-- Start --

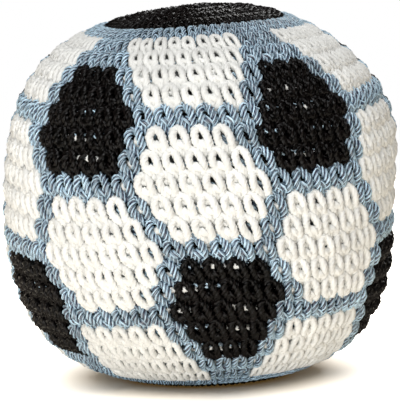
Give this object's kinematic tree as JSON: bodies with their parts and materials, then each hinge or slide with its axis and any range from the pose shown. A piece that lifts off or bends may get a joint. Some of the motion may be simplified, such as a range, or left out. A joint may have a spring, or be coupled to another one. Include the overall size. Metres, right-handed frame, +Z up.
{
  "type": "footbag",
  "caption": "Round crocheted footbag with a black and white football pattern outlined in grey-blue, filled with plastic pellets.",
  "frame": {"origin": "middle of the flat that the bag rests on", "axes": "+Z up through both poles of the crocheted cover, +X to the right in the picture, -Y towards the viewer"},
  "size_m": [0.055, 0.055, 0.0519],
  "materials": {
    "black_yarn": "mercerised cotton yarn, soft sheen",
    "white_yarn": "mercerised cotton yarn, soft sheen",
    "grey_blue_yarn": "mercerised cotton yarn, soft sheen",
    "pellets": "smooth plastic"
  },
  "bodies": {
    "root": {"black_disc_top": "black_yarn", "black_disc_bottom": "black_yarn", "black_patch_upper_1": "black_yarn", "black_patch_upper_2": "black_yarn", "black_patch_upper_3": "black_yarn", "black_patch_upper_4": "black_yarn", "black_patch_upper_5": "black_yarn", "black_patch_lower_1": "black_yarn", "black_patch_lower_2": "black_yarn", "black_patch_lower_3": "black_yarn", "black_patch_lower_4": "black_yarn", "black_patch_lower_5": "black_yarn", "white_patch_top_1": "white_yarn", "white_patch_top_2": "white_yarn", "white_patch_top_3": "white_yarn", "white_patch_top_4": "white_yarn", "white_patch_top_5": "white_yarn", "white_patch_upper_1": "white_yarn", "white_patch_upper_2": "white_yarn", "white_patch_upper_3": "white_yarn", "white_patch_upper_4": "white_yarn", "white_patch_upper_5": "white_yarn", "white_patch_lower_1": "white_yarn", "white_patch_lower_2": "white_yarn", "white_patch_lower_3": "white_yarn", "white_patch_lower_4": "white_yarn", "white_patch_lower_5": "white_yarn", "white_patch_bottom_1": "white_yarn", "white_patch_bottom_2": "white_yarn", "white_patch_bottom_3": "white_yarn", "white_patch_bottom_4": "white_yarn", "white_patch_bottom_5": "white_yarn", "grey_outline": "grey_blue_yarn", "pellet_fill": "pellets"}
  },
  "joints": []
}
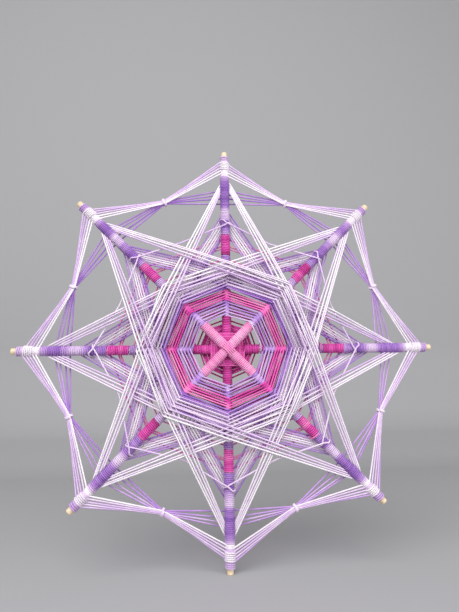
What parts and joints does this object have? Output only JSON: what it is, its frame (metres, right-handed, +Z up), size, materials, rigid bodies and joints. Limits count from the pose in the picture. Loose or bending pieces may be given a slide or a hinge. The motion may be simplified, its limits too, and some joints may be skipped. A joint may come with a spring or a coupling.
{
  "type": "ojo de dios",
  "caption": "Star-shaped ojo de dios wall ornament: crossed wooden dowels woven with pink, purple and white yarn into an octagon, nested stars and tied tips.",
  "frame": {"origin": "middle of the piece's outer box: on the axis where the dowels cross, half way through its depth", "axes": "+Z up along the upright dowel, +X to the right seen from the front, and the woven front faces -Y"},
  "size_m": [0.3, 0.025, 0.3],
  "materials": {
    "dowel_wood": "bare sanded wood",
    "white_yarn": "two-ply yarn, matt",
    "lavender_yarn": "two-ply yarn, matt",
    "purple_yarn": "two-ply yarn, matt",
    "pink_yarn": "two-ply yarn, matt",
    "magenta_yarn": "two-ply yarn, matt"
  },
  "bodies": {
    "root": {"dowel_level": "dowel_wood", "dowel_rising": "dowel_wood", "dowel_upright": "dowel_wood", "dowel_falling": "dowel_wood", "eye_square": "pink_yarn", "centre_swirl": "magenta_yarn", "back_eye": "pink_yarn", "octagon_lavender": "lavender_yarn", "octagon_pink": "pink_yarn", "magenta_winding_right": "magenta_yarn", "purple_sleeve_right": "purple_yarn", "tip_winding_right": "white_yarn", "magenta_winding_upper_right": "magenta_yarn", "purple_sleeve_upper_right": "purple_yarn", "tip_winding_upper_right": "white_yarn", "magenta_winding_top": "magenta_yarn", "purple_sleeve_top": "purple_yarn", "tip_winding_top": "white_yarn", "magenta_winding_upper_left": "magenta_yarn", "purple_sleeve_upper_left": "purple_yarn", "tip_winding_upper_left": "white_yarn", "magenta_winding_left": "magenta_yarn", "purple_sleeve_left": "purple_yarn", "tip_winding_left": "white_yarn", "magenta_winding_lower_left": "magenta_yarn", "purple_sleeve_lower_left": "purple_yarn", "tip_winding_lower_left": "white_yarn", "magenta_winding_bottom": "magenta_yarn", "purple_sleeve_bottom": "purple_yarn", "tip_winding_bottom": "white_yarn", "magenta_winding_lower_right": "magenta_yarn", "purple_sleeve_lower_right": "purple_yarn", "tip_winding_lower_right": "white_yarn", "mid_star_level": "purple_yarn", "mid_star_rising": "purple_yarn", "mid_star_upright": "purple_yarn", "mid_star_falling": "purple_yarn", "octagon_white": "white_yarn", "octagon_purple": "purple_yarn", "accent_strand": "lavender_yarn", "outer_star_level": "white_yarn", "outer_star_rising": "white_yarn", "outer_star_upright": "white_yarn", "outer_star_falling": "white_yarn", "back_octagon": "magenta_yarn", "back_web": "magenta_yarn", "front_bundle": "lavender_yarn", "back_bundle": "purple_yarn", "tie_1": "lavender_yarn", "tie_2": "lavender_yarn", "tie_3": "lavender_yarn", "tie_4": "lavender_yarn", "tie_5": "lavender_yarn", "tie_6": "lavender_yarn", "tie_7": "lavender_yarn", "tie_8": "lavender_yarn"}
  },
  "joints": []
}
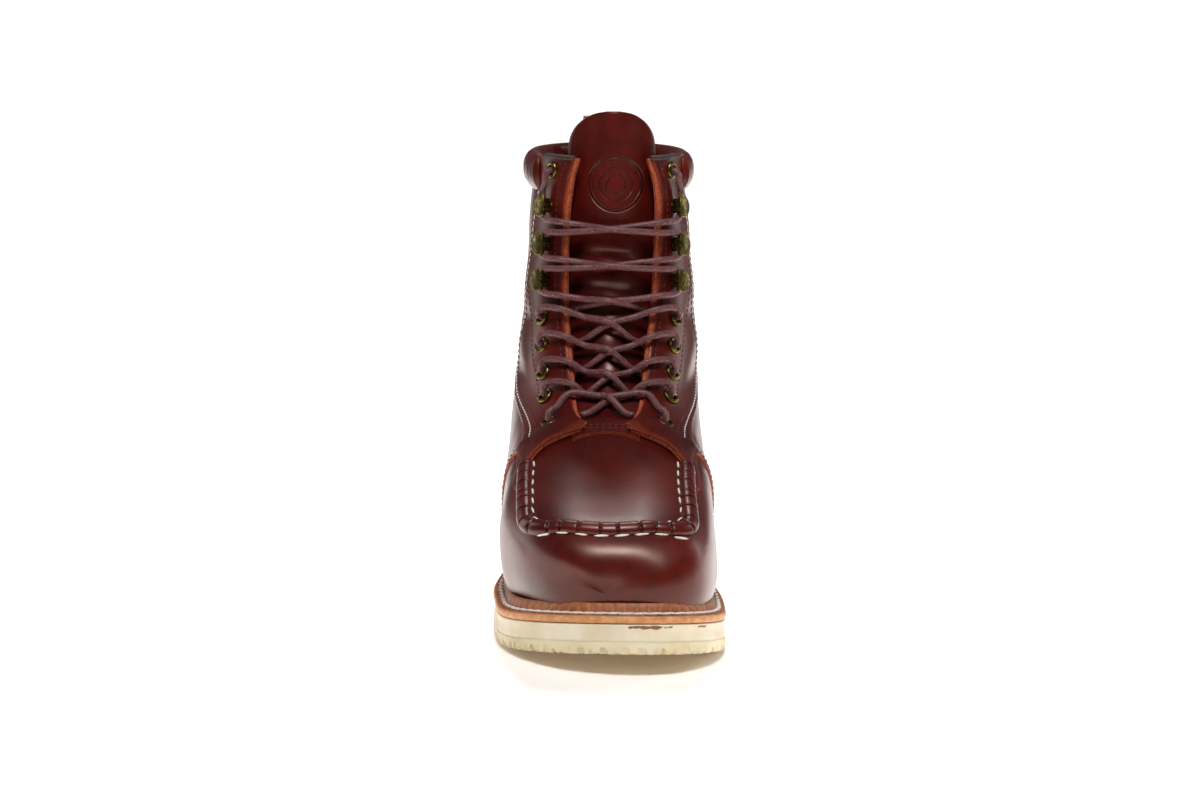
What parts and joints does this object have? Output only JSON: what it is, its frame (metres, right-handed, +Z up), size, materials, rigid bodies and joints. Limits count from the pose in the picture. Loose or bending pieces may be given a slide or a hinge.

-- End --

[PROBLEM REQUIREMENTS] Print the material once more, exactly.

[CORRECT RESPONSE]
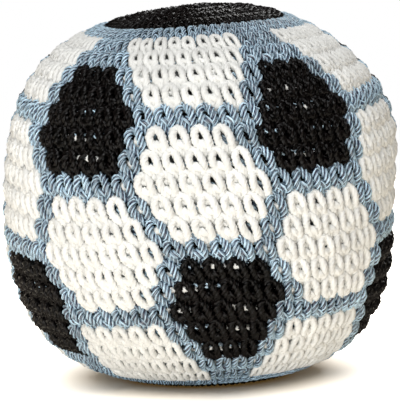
Give this object's kinematic tree as JSON: bodies with their parts and materials, then each hinge or slide with its axis and any range from the pose shown. A piece that lifts off or bends may get a joint. Some of the motion may be simplified, such as a range, or left out. A joint may have a spring, or be coupled to another one. Include the overall size. Metres, right-handed frame, +Z up.
{
  "type": "footbag",
  "caption": "Round crocheted footbag with a black and white football pattern outlined in grey-blue, filled with plastic pellets.",
  "frame": {"origin": "middle of the flat that the bag rests on", "axes": "+Z up through both poles of the crocheted cover, +X to the right in the picture, -Y towards the viewer"},
  "size_m": [0.055, 0.055, 0.0519],
  "materials": {
    "black_yarn": "mercerised cotton yarn, soft sheen",
    "white_yarn": "mercerised cotton yarn, soft sheen",
    "grey_blue_yarn": "mercerised cotton yarn, soft sheen",
    "pellets": "smooth plastic"
  },
  "bodies": {
    "root": {"black_disc_top": "black_yarn", "black_disc_bottom": "black_yarn", "black_patch_upper_1": "black_yarn", "black_patch_upper_2": "black_yarn", "black_patch_upper_3": "black_yarn", "black_patch_upper_4": "black_yarn", "black_patch_upper_5": "black_yarn", "black_patch_lower_1": "black_yarn", "black_patch_lower_2": "black_yarn", "black_patch_lower_3": "black_yarn", "black_patch_lower_4": "black_yarn", "black_patch_lower_5": "black_yarn", "white_patch_top_1": "white_yarn", "white_patch_top_2": "white_yarn", "white_patch_top_3": "white_yarn", "white_patch_top_4": "white_yarn", "white_patch_top_5": "white_yarn", "white_patch_upper_1": "white_yarn", "white_patch_upper_2": "white_yarn", "white_patch_upper_3": "white_yarn", "white_patch_upper_4": "white_yarn", "white_patch_upper_5": "white_yarn", "white_patch_lower_1": "white_yarn", "white_patch_lower_2": "white_yarn", "white_patch_lower_3": "white_yarn", "white_patch_lower_4": "white_yarn", "white_patch_lower_5": "white_yarn", "white_patch_bottom_1": "white_yarn", "white_patch_bottom_2": "white_yarn", "white_patch_bottom_3": "white_yarn", "white_patch_bottom_4": "white_yarn", "white_patch_bottom_5": "white_yarn", "grey_outline": "grey_blue_yarn", "pellet_fill": "pellets"}
  },
  "joints": []
}
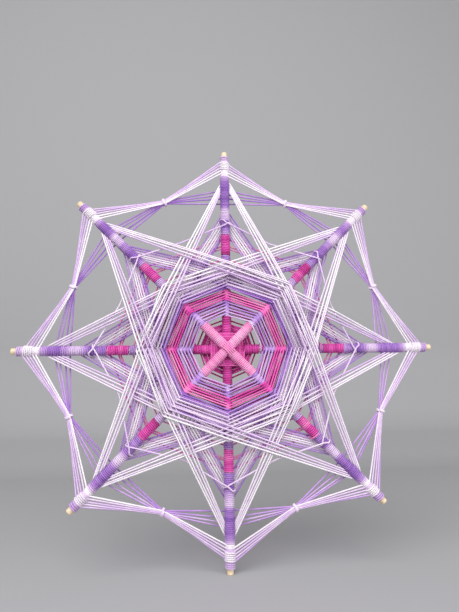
What parts and joints does this object have? Output only JSON: what it is, its frame (metres, right-handed, +Z up), size, materials, rigid bodies and joints. Limits count from the pose in the picture. Loose or bending pieces may be given a slide or a hinge. The motion may be simplified, its limits too, and some joints may be skipped. A joint may come with a spring or a coupling.
{
  "type": "ojo de dios",
  "caption": "Star-shaped ojo de dios wall ornament: crossed wooden dowels woven with pink, purple and white yarn into an octagon, nested stars and tied tips.",
  "frame": {"origin": "middle of the piece's outer box: on the axis where the dowels cross, half way through its depth", "axes": "+Z up along the upright dowel, +X to the right seen from the front, and the woven front faces -Y"},
  "size_m": [0.3, 0.025, 0.3],
  "materials": {
    "dowel_wood": "bare sanded wood",
    "white_yarn": "two-ply yarn, matt",
    "lavender_yarn": "two-ply yarn, matt",
    "purple_yarn": "two-ply yarn, matt",
    "pink_yarn": "two-ply yarn, matt",
    "magenta_yarn": "two-ply yarn, matt"
  },
  "bodies": {
    "root": {"dowel_level": "dowel_wood", "dowel_rising": "dowel_wood", "dowel_upright": "dowel_wood", "dowel_falling": "dowel_wood", "eye_square": "pink_yarn", "centre_swirl": "magenta_yarn", "back_eye": "pink_yarn", "octagon_lavender": "lavender_yarn", "octagon_pink": "pink_yarn", "magenta_winding_right": "magenta_yarn", "purple_sleeve_right": "purple_yarn", "tip_winding_right": "white_yarn", "magenta_winding_upper_right": "magenta_yarn", "purple_sleeve_upper_right": "purple_yarn", "tip_winding_upper_right": "white_yarn", "magenta_winding_top": "magenta_yarn", "purple_sleeve_top": "purple_yarn", "tip_winding_top": "white_yarn", "magenta_winding_upper_left": "magenta_yarn", "purple_sleeve_upper_left": "purple_yarn", "tip_winding_upper_left": "white_yarn", "magenta_winding_left": "magenta_yarn", "purple_sleeve_left": "purple_yarn", "tip_winding_left": "white_yarn", "magenta_winding_lower_left": "magenta_yarn", "purple_sleeve_lower_left": "purple_yarn", "tip_winding_lower_left": "white_yarn", "magenta_winding_bottom": "magenta_yarn", "purple_sleeve_bottom": "purple_yarn", "tip_winding_bottom": "white_yarn", "magenta_winding_lower_right": "magenta_yarn", "purple_sleeve_lower_right": "purple_yarn", "tip_winding_lower_right": "white_yarn", "mid_star_level": "purple_yarn", "mid_star_rising": "purple_yarn", "mid_star_upright": "purple_yarn", "mid_star_falling": "purple_yarn", "octagon_white": "white_yarn", "octagon_purple": "purple_yarn", "accent_strand": "lavender_yarn", "outer_star_level": "white_yarn", "outer_star_rising": "white_yarn", "outer_star_upright": "white_yarn", "outer_star_falling": "white_yarn", "back_octagon": "magenta_yarn", "back_web": "magenta_yarn", "front_bundle": "lavender_yarn", "back_bundle": "purple_yarn", "tie_1": "lavender_yarn", "tie_2": "lavender_yarn", "tie_3": "lavender_yarn", "tie_4": "lavender_yarn", "tie_5": "lavender_yarn", "tie_6": "lavender_yarn", "tie_7": "lavender_yarn", "tie_8": "lavender_yarn"}
  },
  "joints": []
}
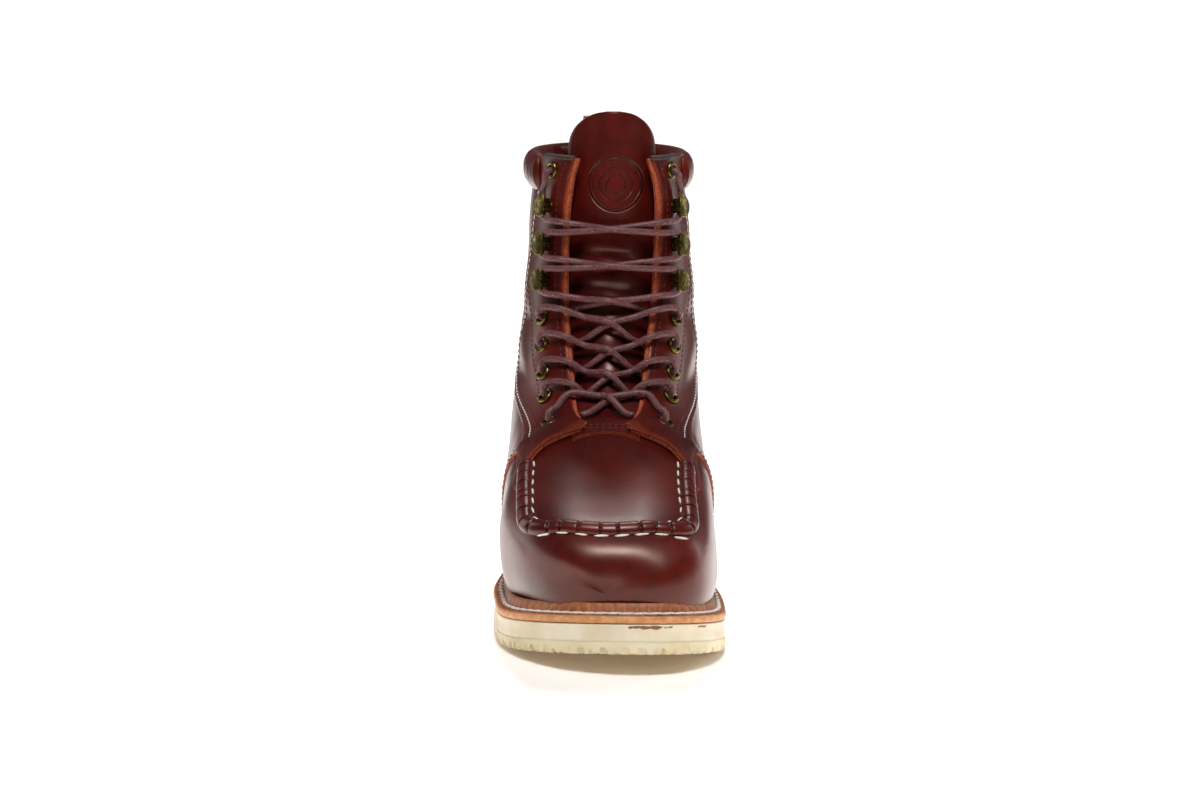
What parts and joints does this object have? Output only JSON: what it is, its frame (metres, right-handed, +Z up), size, materials, rigid bodies and joints. Limits count from the pose in the picture. Loose or bending pieces may be given a slide or a hinge.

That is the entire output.